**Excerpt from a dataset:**
## start

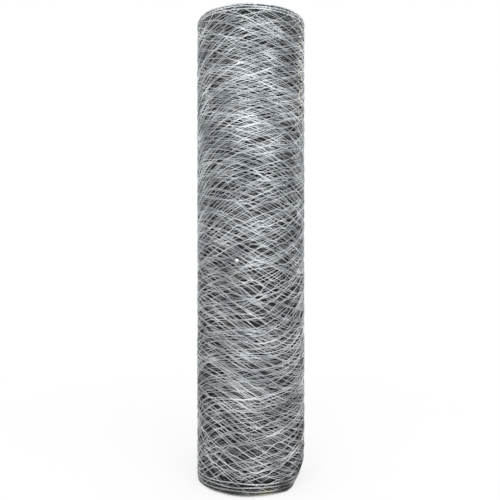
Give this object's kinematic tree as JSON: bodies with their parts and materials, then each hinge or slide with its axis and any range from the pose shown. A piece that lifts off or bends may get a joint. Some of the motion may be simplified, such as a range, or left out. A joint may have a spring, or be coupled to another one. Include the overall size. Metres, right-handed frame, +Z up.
{
  "type": "roll of chicken wire",
  "caption": "Galvanised hexagonal wire netting wound into a tight roll with an open bore, standing on its end.",
  "frame": {"origin": "on the roll's axis, in the plane of the end that it stands on", "axes": "+Z up along the roll's axis, which is across the width of the netting; +X and +Y are across the roll"},
  "size_m": [0.1449, 0.1448, 0.6096],
  "materials": {
    "galvanised_wire": "hot-dip galvanised, dull spangle"
  },
  "bodies": {
    "root": {"netting_roll": "galvanised_wire"}
  },
  "joints": []
}
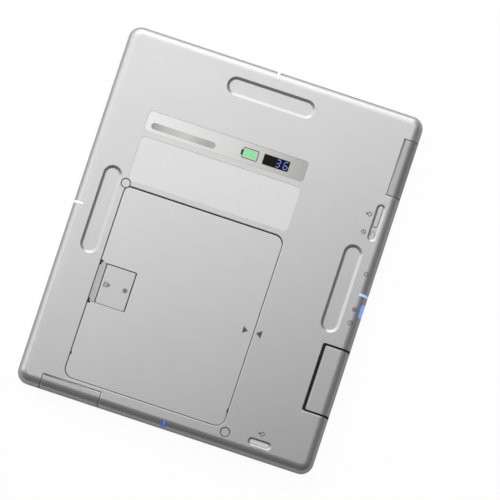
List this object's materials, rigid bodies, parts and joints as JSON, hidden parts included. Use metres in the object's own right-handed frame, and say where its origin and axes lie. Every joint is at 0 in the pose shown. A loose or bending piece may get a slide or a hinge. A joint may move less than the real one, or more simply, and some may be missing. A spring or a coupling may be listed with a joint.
{
  "type": "flat panel x-ray detector",
  "caption": "Thin rectangular wireless x-ray detector panel with a rounded back edge, finger grips, display strip, latched battery pack and a hinged connector cover.",
  "frame": {"origin": "centre of the imaging face, which the panel lies on", "axes": "+Z from the imaging face to the back face, +Y along the long side towards the display, +X towards the power button and connector"},
  "size_m": [0.268, 0.328, 0.015],
  "materials": {
    "silver_paint": "satin",
    "grey_window_plastic": "satin",
    "silver_window_plastic": "satin",
    "carbon_plate": "satin",
    "adhesive": "matte",
    "foam": "matte",
    "sensor_glass": "gloss",
    "scintillator": "matte",
    "bare_metal": "satin",
    "steel": "satin",
    "brass": "satin",
    "gold_contact": "gloss",
    "green_board": "satin",
    "black_chip": "matte",
    "amber_flex": "satin",
    "black_plastic": "matte",
    "dark_plastic": "matte",
    "pack_silver": "satin",
    "cell_pouch": "satin",
    "latch_silver": "satin",
    "latch_grey": "satin",
    "knob_grey": "satin",
    "cover_silver": "satin",
    "seal_rubber": "matte",
    "film": "satin",
    "label_film": "satin",
    "display_black": "gloss",
    "light_green": "gloss",
    "light_blue": "gloss",
    "light_white": "gloss",
    "light_off": "satin",
    "infrared_plastic": "satin",
    "cap_grey": "satin"
  },
  "bodies": {
    "panel": {"rear_casing": "silver_paint", "front_plate": "carbon_plate", "front_tape": "adhesive", "sensor_pad": "foam", "sensor_glass": "sensor_glass", "scintillator": "scintillator", "base_plate": "bare_metal", "base_screws": "steel", "gate_flexes": "amber_flex", "readout_flexes": "amber_flex", "board_standoffs": "brass", "board_chips": "black_chip", "wireless_module": "bare_metal", "board_links": "amber_flex", "main_board": "green_board", "power_board": "green_board", "gate_board": "green_board", "readout_board": "green_board", "battery_bay": "black_plastic", "bay_contacts": "gold_contact", "mode_switch": "black_plastic", "connector_hinge_pin": "steel", "connector_bay": "black_plastic", "cable_receptacle": "dark_plastic", "receptacle_contacts": "gold_contact", "side_board": "green_board", "power_switch": "black_plastic", "antenna_window_side": "grey_window_plastic", "antenna_window_end": "silver_window_plastic", "status_light": "light_blue", "error_light": "light_off", "antenna_boards": "green_board", "light_boards": "green_board", "display_panel": "film", "display_lens": "display_black", "battery_level_lights": "light_green", "display_module": "green_board", "memo_label": "label_film", "infrared_window": "infrared_plastic", "infrared_module": "dark_plastic", "round_caps": "cap_grey", "centre_light_top": "light_white", "centre_light_bottom": "light_blue", "centre_light_left": "light_white", "centre_light_right": "light_blue"},
    "battery_pack": {"battery_cover": "pack_silver", "battery_tray": "dark_plastic", "battery_cells": "cell_pouch", "battery_board": "green_board", "battery_terminals": "gold_contact", "latch_springs": "steel"},
    "latch": {"latch_plate": "latch_silver", "latch_grip": "latch_grey"},
    "mode_knob": {"switch_slider": "knob_grey", "switch_carrier": "black_plastic"},
    "connector_door": {"connector_cover": "cover_silver", "connector_cover_frame": "seal_rubber"},
    "power_key": {"power_button": "knob_grey"}
  },
  "joints": [
    {"name": "battery_tilt", "type": "hinge", "parent": "panel", "child": "battery_pack", "pos_m": [0.049, 0, 0.015], "axis": [0, 1, 0], "range_deg": [0, 40]},
    {"name": "latch_slide", "type": "slide", "parent": "battery_pack", "child": "latch", "axis": [1, 0, 0], "range_m": [0, 0.0035], "stiffness_N_per_m": 300, "springref_m": -0.004, "deforming": ["latch_springs"]},
    {"name": "mode_slide", "type": "slide", "parent": "panel", "child": "mode_knob", "axis": [0, -1, 0], "range_m": [0, 0.0115]},
    {"name": "connector_open", "type": "hinge", "parent": "panel", "child": "connector_door", "pos_m": [0.1103, 0, 0.014], "axis": [0, -1, 0], "range_deg": [0, 90]},
    {"name": "power_press", "type": "slide", "parent": "panel", "child": "power_key", "axis": [-1, 0, 0], "range_m": [0, 0.0008], "stiffness_N_per_m": 800, "springref_m": -0.0005}
  ]
}
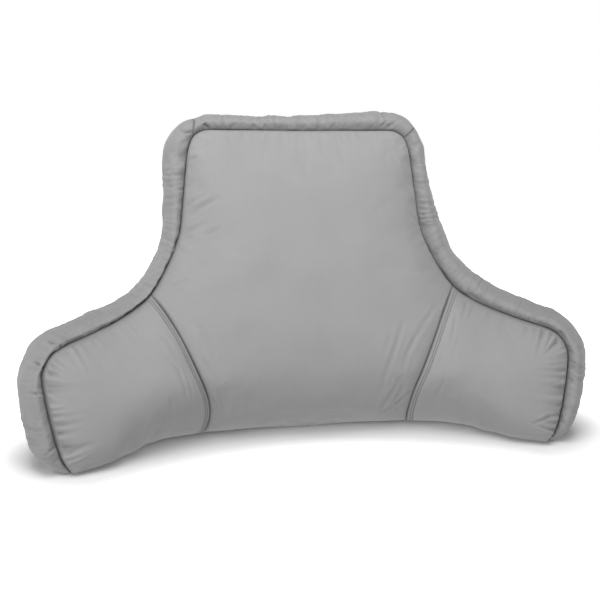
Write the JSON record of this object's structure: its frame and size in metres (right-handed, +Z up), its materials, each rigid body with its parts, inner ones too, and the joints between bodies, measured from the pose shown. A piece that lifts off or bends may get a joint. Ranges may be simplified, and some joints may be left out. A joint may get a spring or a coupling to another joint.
{
  "type": "orthopedic cushion",
  "caption": "Stuffed back-rest cushion in plain velour: a tall centre panel, short wings turned forward and a padded border strip; it stands on its flat base.",
  "frame": {"origin": "middle of the underside of the cushion's box", "axes": "+Z up, the front face and the wings towards -Y, +X to the right seen from the front"},
  "size_m": [0.9287, 0.3036, 0.545],
  "materials": {
    "front_velour": "matt grey velour",
    "border_velour": "matt grey velour",
    "plain_velour": "matt grey velour"
  },
  "bodies": {
    "root": {"back_rest": "front_velour", "wing_left": "front_velour", "wing_right": "front_velour", "band_left": "border_velour", "band_top": "border_velour", "band_right": "border_velour", "back_panel": "plain_velour", "base_panel": "plain_velour"}
  },
  "joints": []
}
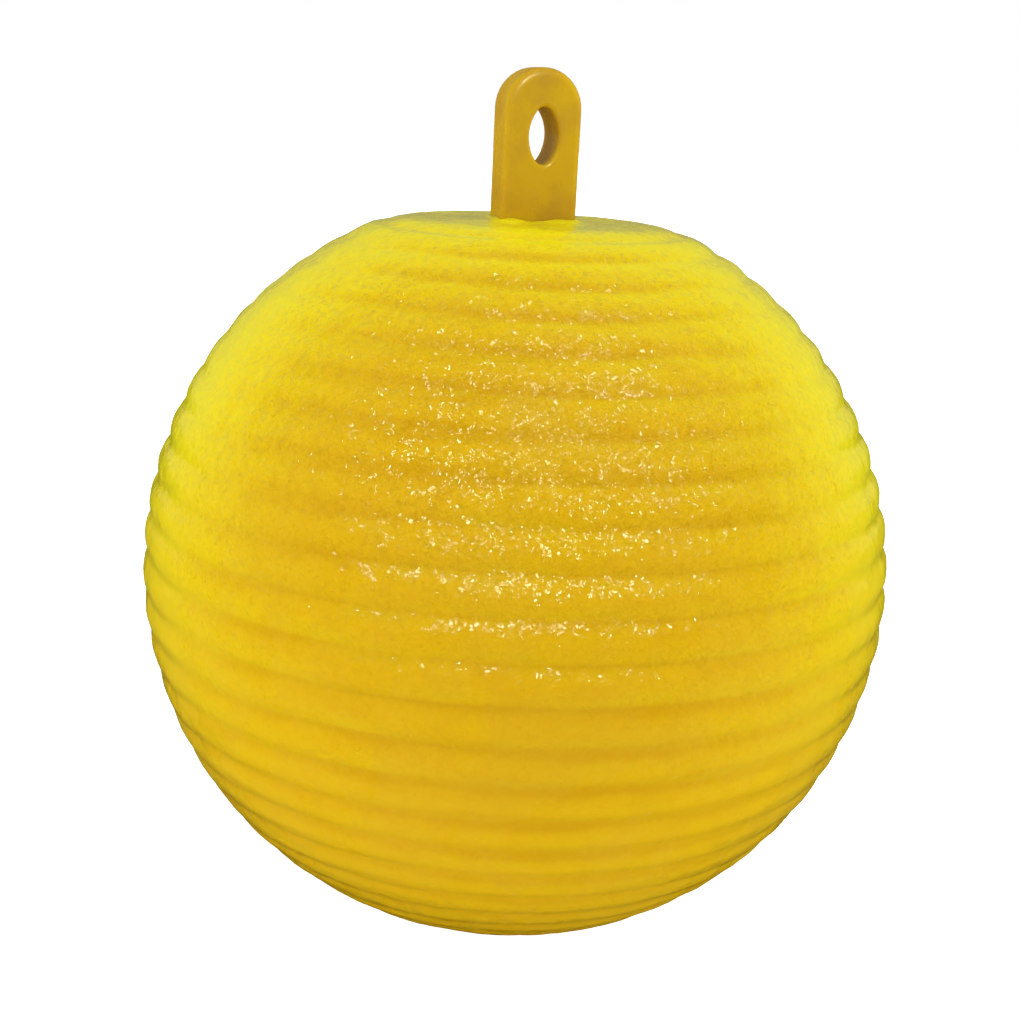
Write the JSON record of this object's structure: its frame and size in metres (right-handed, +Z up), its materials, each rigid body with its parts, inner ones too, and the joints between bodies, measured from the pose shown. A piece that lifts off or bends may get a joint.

## end

Reproduce every line above without error.

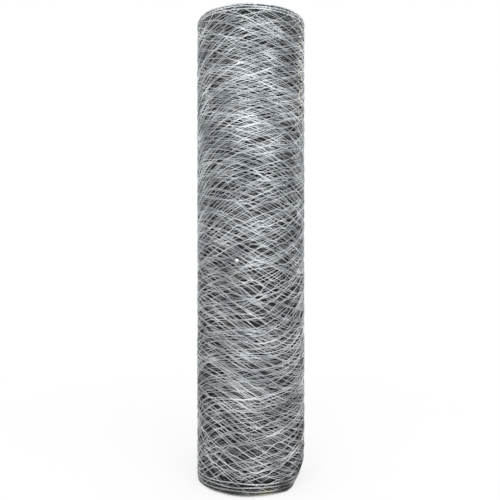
Give this object's kinematic tree as JSON: bodies with their parts and materials, then each hinge or slide with its axis and any range from the pose shown. A piece that lifts off or bends may get a joint. Some of the motion may be simplified, such as a range, or left out. A joint may have a spring, or be coupled to another one. Include the overall size. Metres, right-handed frame, +Z up.
{
  "type": "roll of chicken wire",
  "caption": "Galvanised hexagonal wire netting wound into a tight roll with an open bore, standing on its end.",
  "frame": {"origin": "on the roll's axis, in the plane of the end that it stands on", "axes": "+Z up along the roll's axis, which is across the width of the netting; +X and +Y are across the roll"},
  "size_m": [0.1449, 0.1448, 0.6096],
  "materials": {
    "galvanised_wire": "hot-dip galvanised, dull spangle"
  },
  "bodies": {
    "root": {"netting_roll": "galvanised_wire"}
  },
  "joints": []
}
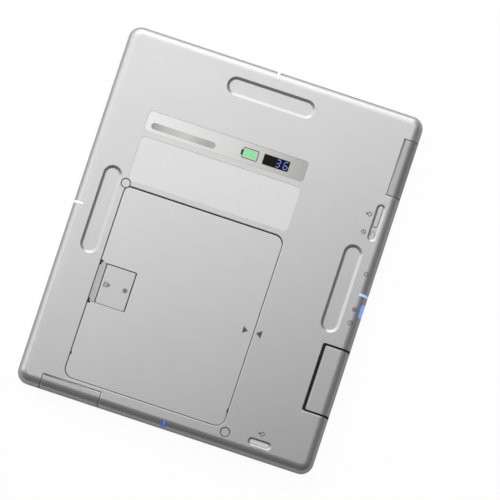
List this object's materials, rigid bodies, parts and joints as JSON, hidden parts included. Use metres in the object's own right-handed frame, and say where its origin and axes lie. Every joint is at 0 in the pose shown. A loose or bending piece may get a slide or a hinge. A joint may move less than the real one, or more simply, and some may be missing. A spring or a coupling may be listed with a joint.
{
  "type": "flat panel x-ray detector",
  "caption": "Thin rectangular wireless x-ray detector panel with a rounded back edge, finger grips, display strip, latched battery pack and a hinged connector cover.",
  "frame": {"origin": "centre of the imaging face, which the panel lies on", "axes": "+Z from the imaging face to the back face, +Y along the long side towards the display, +X towards the power button and connector"},
  "size_m": [0.268, 0.328, 0.015],
  "materials": {
    "silver_paint": "satin",
    "grey_window_plastic": "satin",
    "silver_window_plastic": "satin",
    "carbon_plate": "satin",
    "adhesive": "matte",
    "foam": "matte",
    "sensor_glass": "gloss",
    "scintillator": "matte",
    "bare_metal": "satin",
    "steel": "satin",
    "brass": "satin",
    "gold_contact": "gloss",
    "green_board": "satin",
    "black_chip": "matte",
    "amber_flex": "satin",
    "black_plastic": "matte",
    "dark_plastic": "matte",
    "pack_silver": "satin",
    "cell_pouch": "satin",
    "latch_silver": "satin",
    "latch_grey": "satin",
    "knob_grey": "satin",
    "cover_silver": "satin",
    "seal_rubber": "matte",
    "film": "satin",
    "label_film": "satin",
    "display_black": "gloss",
    "light_green": "gloss",
    "light_blue": "gloss",
    "light_white": "gloss",
    "light_off": "satin",
    "infrared_plastic": "satin",
    "cap_grey": "satin"
  },
  "bodies": {
    "panel": {"rear_casing": "silver_paint", "front_plate": "carbon_plate", "front_tape": "adhesive", "sensor_pad": "foam", "sensor_glass": "sensor_glass", "scintillator": "scintillator", "base_plate": "bare_metal", "base_screws": "steel", "gate_flexes": "amber_flex", "readout_flexes": "amber_flex", "board_standoffs": "brass", "board_chips": "black_chip", "wireless_module": "bare_metal", "board_links": "amber_flex", "main_board": "green_board", "power_board": "green_board", "gate_board": "green_board", "readout_board": "green_board", "battery_bay": "black_plastic", "bay_contacts": "gold_contact", "mode_switch": "black_plastic", "connector_hinge_pin": "steel", "connector_bay": "black_plastic", "cable_receptacle": "dark_plastic", "receptacle_contacts": "gold_contact", "side_board": "green_board", "power_switch": "black_plastic", "antenna_window_side": "grey_window_plastic", "antenna_window_end": "silver_window_plastic", "status_light": "light_blue", "error_light": "light_off", "antenna_boards": "green_board", "light_boards": "green_board", "display_panel": "film", "display_lens": "display_black", "battery_level_lights": "light_green", "display_module": "green_board", "memo_label": "label_film", "infrared_window": "infrared_plastic", "infrared_module": "dark_plastic", "round_caps": "cap_grey", "centre_light_top": "light_white", "centre_light_bottom": "light_blue", "centre_light_left": "light_white", "centre_light_right": "light_blue"},
    "battery_pack": {"battery_cover": "pack_silver", "battery_tray": "dark_plastic", "battery_cells": "cell_pouch", "battery_board": "green_board", "battery_terminals": "gold_contact", "latch_springs": "steel"},
    "latch": {"latch_plate": "latch_silver", "latch_grip": "latch_grey"},
    "mode_knob": {"switch_slider": "knob_grey", "switch_carrier": "black_plastic"},
    "connector_door": {"connector_cover": "cover_silver", "connector_cover_frame": "seal_rubber"},
    "power_key": {"power_button": "knob_grey"}
  },
  "joints": [
    {"name": "battery_tilt", "type": "hinge", "parent": "panel", "child": "battery_pack", "pos_m": [0.049, 0, 0.015], "axis": [0, 1, 0], "range_deg": [0, 40]},
    {"name": "latch_slide", "type": "slide", "parent": "battery_pack", "child": "latch", "axis": [1, 0, 0], "range_m": [0, 0.0035], "stiffness_N_per_m": 300, "springref_m": -0.004, "deforming": ["latch_springs"]},
    {"name": "mode_slide", "type": "slide", "parent": "panel", "child": "mode_knob", "axis": [0, -1, 0], "range_m": [0, 0.0115]},
    {"name": "connector_open", "type": "hinge", "parent": "panel", "child": "connector_door", "pos_m": [0.1103, 0, 0.014], "axis": [0, -1, 0], "range_deg": [0, 90]},
    {"name": "power_press", "type": "slide", "parent": "panel", "child": "power_key", "axis": [-1, 0, 0], "range_m": [0, 0.0008], "stiffness_N_per_m": 800, "springref_m": -0.0005}
  ]
}
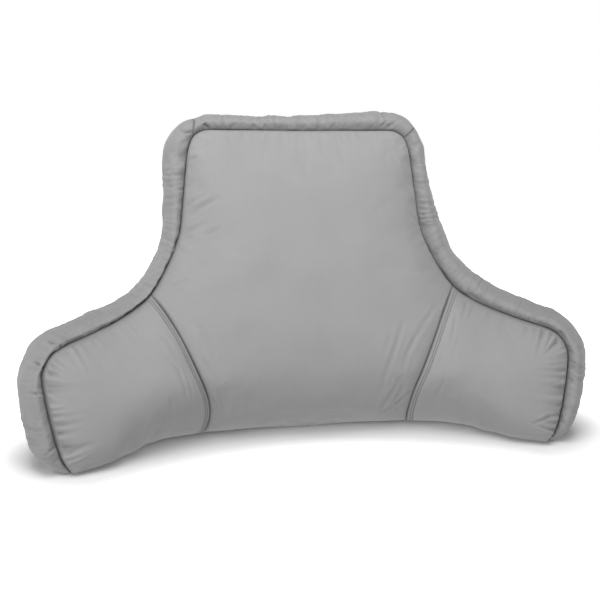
Write the JSON record of this object's structure: its frame and size in metres (right-handed, +Z up), its materials, each rigid body with its parts, inner ones too, and the joints between bodies, measured from the pose shown. A piece that lifts off or bends may get a joint. Ranges may be simplified, and some joints may be left out. A joint may get a spring or a coupling to another joint.
{
  "type": "orthopedic cushion",
  "caption": "Stuffed back-rest cushion in plain velour: a tall centre panel, short wings turned forward and a padded border strip; it stands on its flat base.",
  "frame": {"origin": "middle of the underside of the cushion's box", "axes": "+Z up, the front face and the wings towards -Y, +X to the right seen from the front"},
  "size_m": [0.9287, 0.3036, 0.545],
  "materials": {
    "front_velour": "matt grey velour",
    "border_velour": "matt grey velour",
    "plain_velour": "matt grey velour"
  },
  "bodies": {
    "root": {"back_rest": "front_velour", "wing_left": "front_velour", "wing_right": "front_velour", "band_left": "border_velour", "band_top": "border_velour", "band_right": "border_velour", "back_panel": "plain_velour", "base_panel": "plain_velour"}
  },
  "joints": []
}
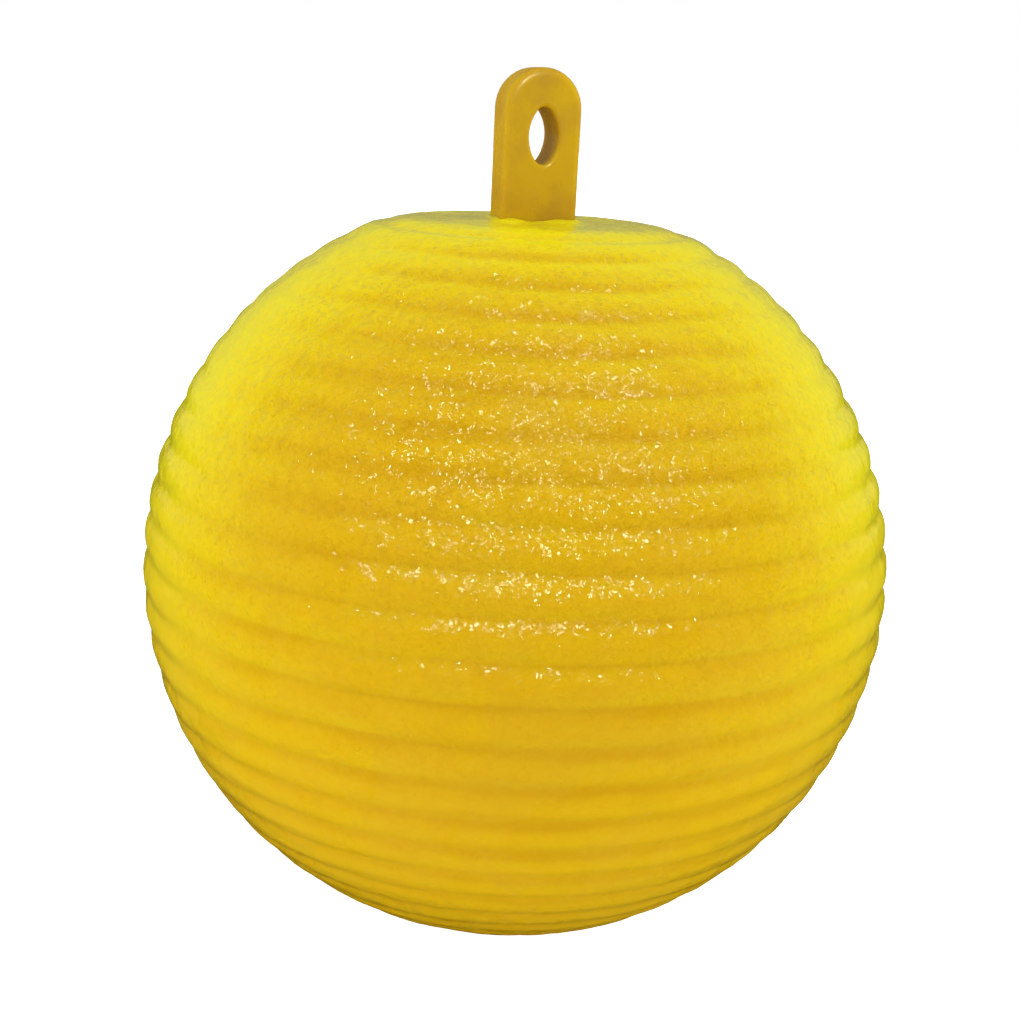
Write the JSON record of this object's structure: its frame and size in metres (right-handed, +Z up), its materials, each rigid body with its parts, inner ones too, and the joints between bodies, measured from the pose shown. A piece that lifts off or bends may get a joint.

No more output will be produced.